Find max score, use its array index to select rate and all metadata.

Core Algorithm

1
Find best score
array_max(rate_score_array) returns the highest accuracy score across all candidate rates for this ROID.
2
Find best index
ARRAY_POSITION(rate_score_array, best_score) returns the 1-based position of the winning rate in the arrays.
3
Extract canonical fields
All canonical_* output fields are populated by indexing into the parallel arrays at best_idx: rate_array[best_idx], source_array[best_idx], rate_type_array[best_idx], etc.
tmp_int_combined_no_whisp

Special Rules

  • Score = 7 → "payer_hospital": When the best score is 7.x, canonical_rate_source is always set to "payer_hospital" regardless of which specific column won.

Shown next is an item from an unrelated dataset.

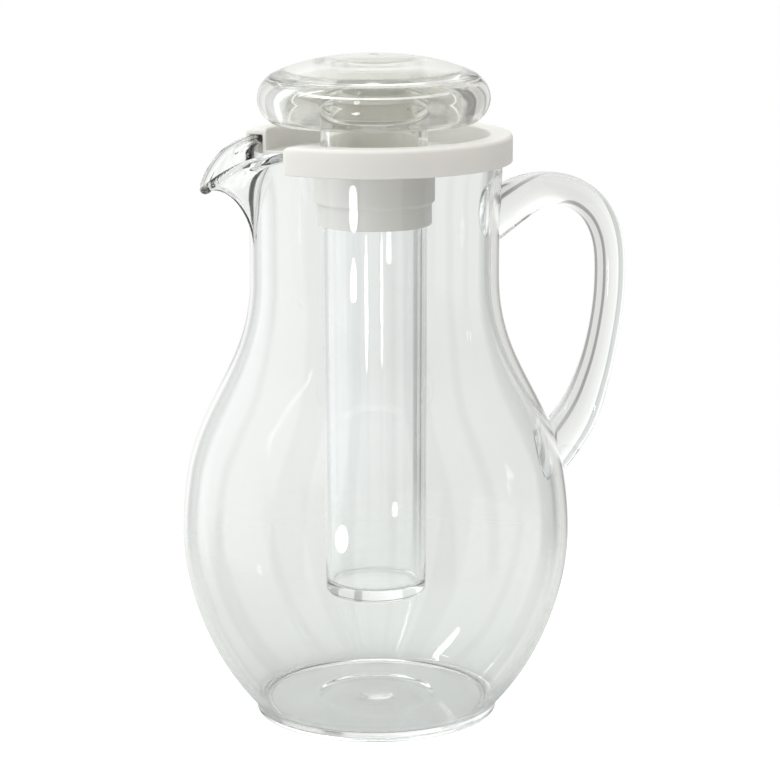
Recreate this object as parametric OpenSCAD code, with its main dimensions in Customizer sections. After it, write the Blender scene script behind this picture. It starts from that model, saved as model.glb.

Score 7 means both sources independently agreed — the source label reflects that bilateral agreement, not a single winner.
  • Multiple best indices: best_payer_idx, best_hospital_idx, and best_idx_no_impute are tracked separately alongside best_idx. These support downstream analysis of what each source individually would have chosen.
  • Gross charge type derivation: canonical_gross_charge_type is inferred from the rate_type column name — no separate lookup needed.
  • NULL rates: ROIDs where every column scores 0 get canonical_rate = NULL and canonical_rate_score = 0. The ROID row is preserved in the output — a NULL canonical rate represents a genuine coverage gap, not a processing error.
Determinism

The algorithm is fully deterministic. Given the same input arrays, it always produces the same canonical rate. The CDF and rate/1e8 tiebreakers ensure that no two rates have exactly the same score in practice — ties are theoretically impossible once the decimal component is included.